Perang Dagang AS - China: Kerugian Amerika dari Kenaikan Tarif Impor
- Jika Trump kembali memberlakukan tarif agresif seperti sebelumnya, yang paling terdampak adalah rakyatnya sendiri. Harga produk konsumen akan melonjak, perusahaan harus memangkas biaya atau melakukan efisiensi, termasuk kemungkinan PHK, dan inflasi bisa kembali membayangi.
Nasional
JAKARTA - Meski Donald Trump kembali mengobarkan perang dagang terhadap China dengan kebijakan tarif balasan yang tinggi, realitas di lapangan menunjukkan sesuatu yang tak bisa disangkal: rakyat Amerika sangat bergantung pada komoditas asal China.
Di tengah semangat “America First” yang digaungkan Trump, data perdagangan justru memperlihatkan betapa dalamnya ketergantungan Negeri Paman Sam terhadap produk-produk buatan Negeri Tirai Bambu.

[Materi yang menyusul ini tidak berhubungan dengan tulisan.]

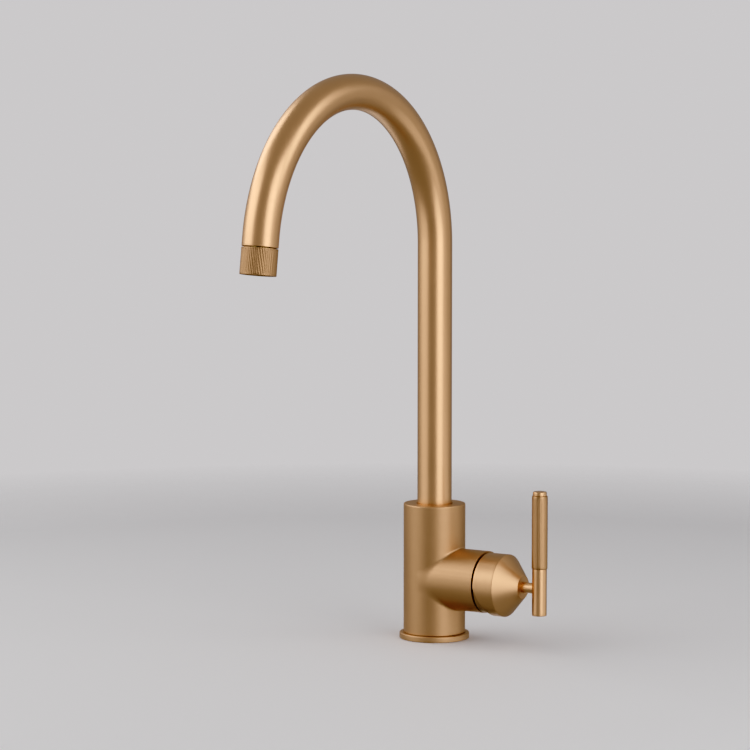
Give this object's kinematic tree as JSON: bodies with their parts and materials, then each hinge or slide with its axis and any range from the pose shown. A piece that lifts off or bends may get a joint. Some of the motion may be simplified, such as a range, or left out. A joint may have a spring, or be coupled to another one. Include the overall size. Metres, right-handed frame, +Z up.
{
  "type": "pull-down kitchen faucet",
  "caption": "Single-hole kitchen faucet: a swivelling round gooseneck with a short knurled pull-down spray head, and a side branch with a tilting conical cap and an upright knurled bar lever.",
  "frame": {"origin": "the body's vertical axis where it meets the top of the deck", "axes": "+Z up along the body's axis, -Y towards the user along the spout, +X along the lever branch"},
  "size_m": [0.123, 0.2663, 0.4773],
  "materials": {
    "brushed_brass": "satin brushed, fine straight grain",
    "knurled_brass": "satin brass with fine straight knurling",
    "raw_brass": "machined, unfinished",
    "steel": "plain stainless",
    "seal_rubber": "matt black",
    "ceramic": "lapped white alumina ceramic",
    "grey_plastic": "moulded",
    "black_plastic": "moulded",
    "white_plastic": "moulded acetal",
    "hose_braid": "braided nylon over a rubber tube"
  },
  "bodies": {
    "body": {"valve_body": "brushed_brass", "base_flange": "brushed_brass", "base_gasket": "seal_rubber", "mounting_shank": "raw_brass", "deck_washer_rubber": "seal_rubber", "deck_washer_steel": "steel", "mounting_nut": "raw_brass", "clamp_screw_1": "steel", "clamp_screw_2": "steel", "clamp_screw_3": "steel", "hot_nipple": "raw_brass", "cold_nipple": "raw_brass", "outlet_nipple": "raw_brass", "spout_retaining_screw": "steel", "hose_guide": "white_plastic", "cartridge_seal": "seal_rubber", "cartridge_base": "white_plastic", "ceramic_disc_fixed": "ceramic", "cartridge_housing": "grey_plastic", "cartridge_nut": "raw_brass", "cartridge_dome": "brushed_brass"},
    "spout": {"spout_tube": "brushed_brass", "spout_adapter": "raw_brass", "spout_o_ring_upper": "seal_rubber", "spout_o_ring_lower": "seal_rubber", "nozzle_dock": "black_plastic", "spray_hose": "hose_braid", "hose_coupling": "raw_brass"},
    "carrier": {"spindle_carrier": "black_plastic", "pivot_pin": "steel"},
    "disc": {"ceramic_disc_moving": "ceramic", "disc_driver": "black_plastic"},
    "lever": {"lever_spindle": "steel", "handle_cap": "brushed_brass", "cap_grub_screw": "steel", "handle_stem": "brushed_brass", "lever_bar": "brushed_brass", "lever_grip": "knurled_brass", "lever_end_cap": "brushed_brass"},
    "hose_end": {"hose_connector": "raw_brass", "dock_magnet": "steel", "connector_o_ring": "seal_rubber"},
    "spray_head": {"nozzle_shell": "knurled_brass", "aerator_washer": "seal_rubber", "aerator_housing": "black_plastic", "flow_straightener": "grey_plastic"}
  },
  "joints": [
    {"name": "spout_swivel", "type": "hinge", "parent": "body", "child": "spout", "pos_m": [0, 0, 0.079], "axis": [0, 0, 1], "range_deg": [-180, 180]},
    {"name": "lever_temperature", "type": "hinge", "parent": "body", "child": "carrier", "pos_m": [0.044, 0, 0.0435], "axis": [1, 0, 0], "range_deg": [-50, 50]},
    {"name": "lever_flow", "type": "hinge", "parent": "carrier", "child": "lever", "pos_m": [0.044, 0, 0.0435], "axis": [0, 1, 0], "range_deg": [0, 20]},
    {"name": "disc_slide", "type": "slide", "parent": "carrier", "child": "disc", "axis": [0, 0, 1], "range_m": [0, 0.0057]},
    {"name": "nozzle_pull", "type": "slide", "parent": "spout", "child": "hose_end", "axis": [0, -0.1409, -0.99], "range_m": [0, 0.25], "deforming": ["spray_hose"]},
    {"name": "nozzle_turn", "type": "hinge", "parent": "hose_end", "child": "spray_head", "pos_m": [0, -0.22234, 0.29744], "axis": [0, -0.1409, -0.99], "continuous": true}
  ],
  "couplings": [
    {"joint": "disc_slide", "follows": "lever_flow", "m_per_rad": 0.015481}
  ]
}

Pada tahun 2023, nilai ekspor China ke Amerika Serikat (AS) mencapai US$501,22 miliar (sekitar Rp8.423 triliun kurs Rp16.800). Barang-barang yang masuk ke AS bukanlah produk mewah atau sekunder, tapi justru kebutuhan primer rumah tangga dan industri.
Peralatan listrik dan elektronik menyumbang lebih dari US$124 miliar (sekitar Rp2.083 triliun), diikuti mesin industri dan reaktor senilai hampir US$89 miliar (sekitar Rp1.495 triliun).
Mainan anak, laptop, furnitur rumah, perlengkapan tidur, pakaian, sepatu, hingga peralatan medis dan fotografi, semuanya berasal dari China dan mengisi rak-rak toko di seluruh Amerika.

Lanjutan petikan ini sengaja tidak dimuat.